Create multi-cloud load balancer
Now that we have a pool of endpoints and some health checks to watch them, it’s time to assemble the pieces and create the actual load balancer. In this case, we’ll use a full proxy so that traffic passes through Cloudflare’s servers (which is their default option). You could also choose to just have DNS redirection (which we mentioned above), but this won’t allow you to leverage the real power of these platforms to cache and secure web traffic.
We’ll use nginx.sre.qa for the hostname.
Next, we’ll select the pool that we created. There is an option to add a failover pool which will only be used if all of the primary pool endpoints are unavailable. This can be done for DR scenarios or if there’s a single static site with a “temporary service interruption” message. The infamous Twitter Fail Whale that used to be so common is an example of the latter.
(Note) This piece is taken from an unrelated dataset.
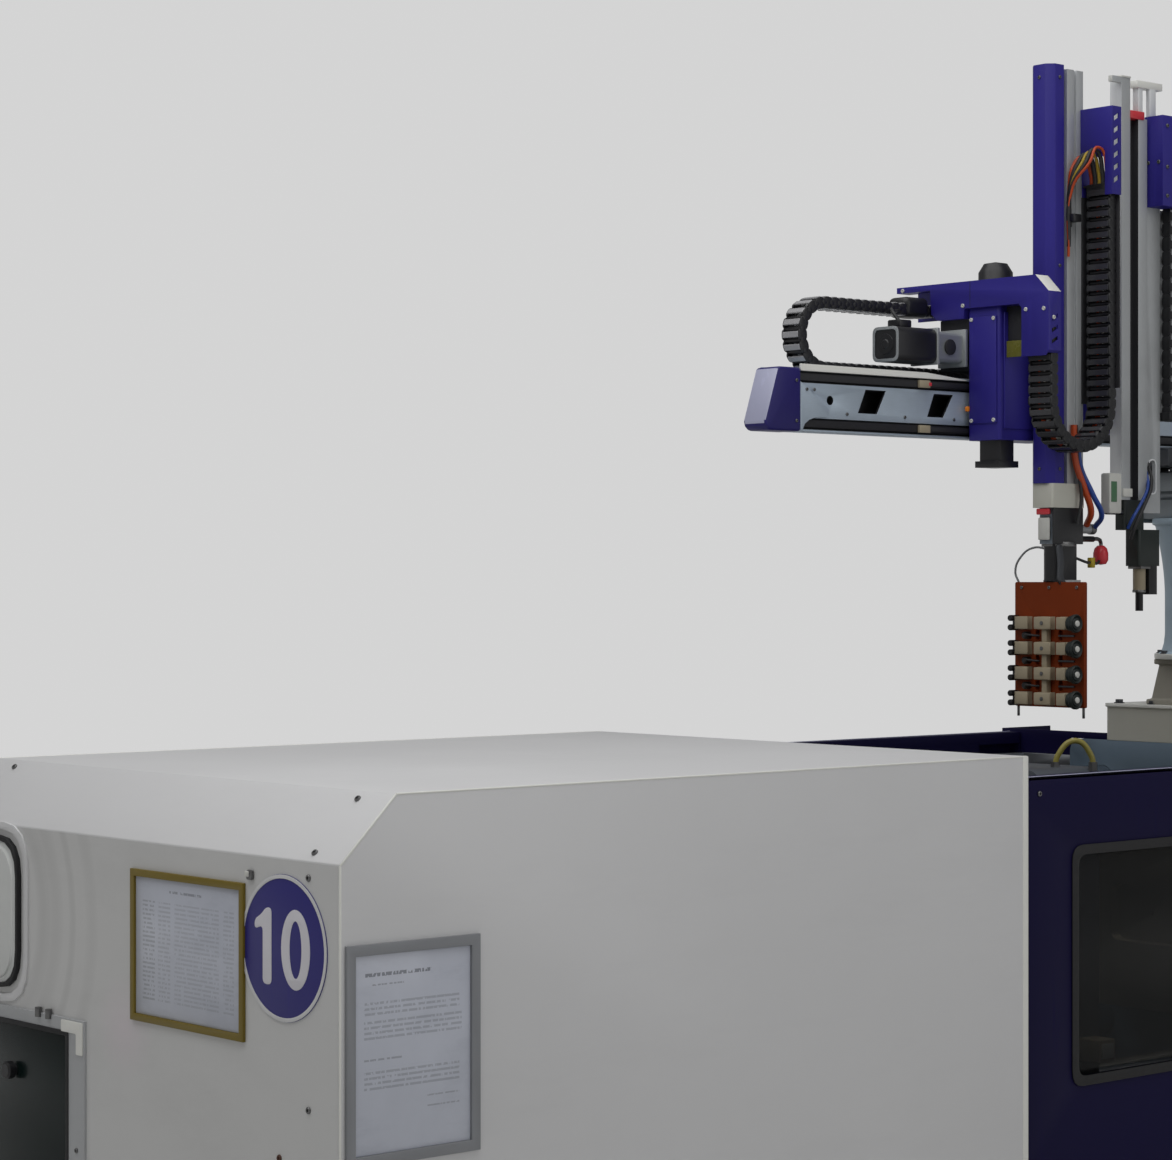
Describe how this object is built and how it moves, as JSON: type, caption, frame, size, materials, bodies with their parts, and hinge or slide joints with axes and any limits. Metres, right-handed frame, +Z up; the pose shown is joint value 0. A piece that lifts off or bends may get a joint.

Next, we’ll activate the health checks that will watch the pool used by this load balancer.
Now, we need to choose how to balance the traffic. If it’s off, it will just use the weighting and hit the servers in the order in which they were added to the pool. Proximity steering will use things like ping time to determine which site is closest to the consumer. The random option does exactly what you’d think: it randomly sends traffic to node members.
You can also custom map requests to pools using the “custom rules” option, but that isn’t necessary for most scenarios.
Now we’ve finished creating our load balancer.
Multi-cloud deployment is alive!
As you can see in the image below, the load balancer is healthy, which means that at least one endpoint is working. It will take a few minutes for the first health checks to pass, so don’t panic if 4 or 5 minutes go by before it shows that it’s healthy.
Validate the Kubernetes multi-cloud deployment
To prove that all of this work did what we expected, we can use a simple loop that requests the page three times. As you can see below, the third request returned a result from the second cloud. This ratio of 2:1 is exactly how we configured the weighting inside the pool.
% for x in 1 2 3 ; do echo "== request $x" ; curl -L http://nginx.sre.qa/ ; done
== request 1
<!DOCTYPE html>
<html>
<head>
<title>nginx on cloud 2</title>
</head>
<body>
<h1>nginx on cloud 2</h1>
</body>
</html>
== request 2
<!DOCTYPE html>
<html>
<head>
<title>nginx on cloud 2</title>
</head>
<body>
<h1>nginx on cloud 2</h1>
</body>
</html>
== request 3
<!DOCTYPE html>
<html>
<head>
<title>nginx on cloud 1</title>
</head>
<body>
<h1>nginx on cloud 1</h1>
</body>
</html>
Summary
As we explained above, there are several ways to manage traffic across multiple Kubenetes instances regardless of which cloud or region each cluster is deployed in. Global Traffic Management services work great with managed Kubernetes offerings to provide a hands-off operations experience. This allows developers to focus on delivering business value without the headache of building a fully operational practice.